The net effect of these is that the effecting of judgement is taken out of the hands of God's people. Violence is proscribed. Even for self-defence. Forgiveness, not vengeance, is the priority. And the safeguard of justice is two-edged: the death of Jesus on the cross, and the Eschatological Justice of the coming Judge. This moves us into the third movement of the symphony: judgement in the end. Christ will return, and he will come as judge of the living and the dead. And yet, the whole book of Revelation is profoundly not about Jesus coming to conquer, it is about the Lamb who was slain who has already conquered. The great moment of victory already happened: it was the cross. Revelation is profoundly anti-militant, and Jesus comes to execute judgement by his word.

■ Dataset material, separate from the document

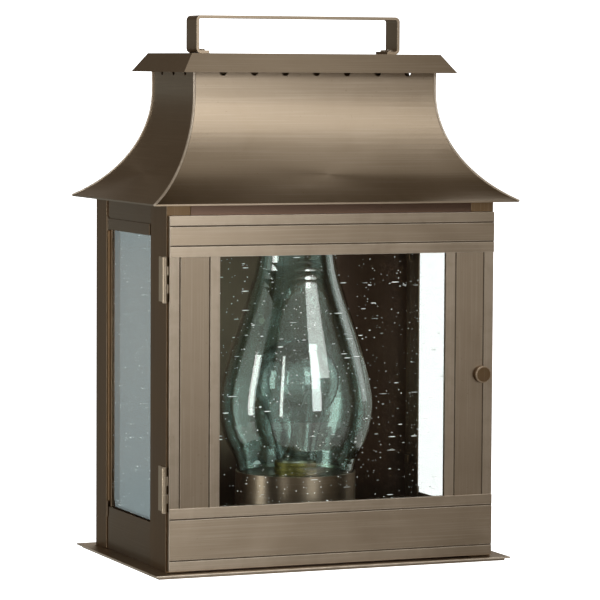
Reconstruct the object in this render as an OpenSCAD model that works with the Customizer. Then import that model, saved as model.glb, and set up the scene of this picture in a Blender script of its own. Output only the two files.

This is why a biblical pacifism is rooted in both judgement and atonement. Without judgement, evil reigns and God is permissive. Without judgement, we are continually compelled by the argument that “pacifism doesn't work”. But with a robust doctrine of judgement, we trust in the faithfulness of a sovereign God who hates evil and will bring evil to an end, moreso He loves humanity and sent Jesus to atone for evil and conquer it through his death.

Therefore, we don't need to win justice for ourselves and exact it on our enemies: God is Judge. We don't need to be continually behold to the realpolitik of “what works” - God is Sovereign. We do need to pattern our lives after the suffering Messiah: and our present suffering is not to be compared with the glory that will be revealed.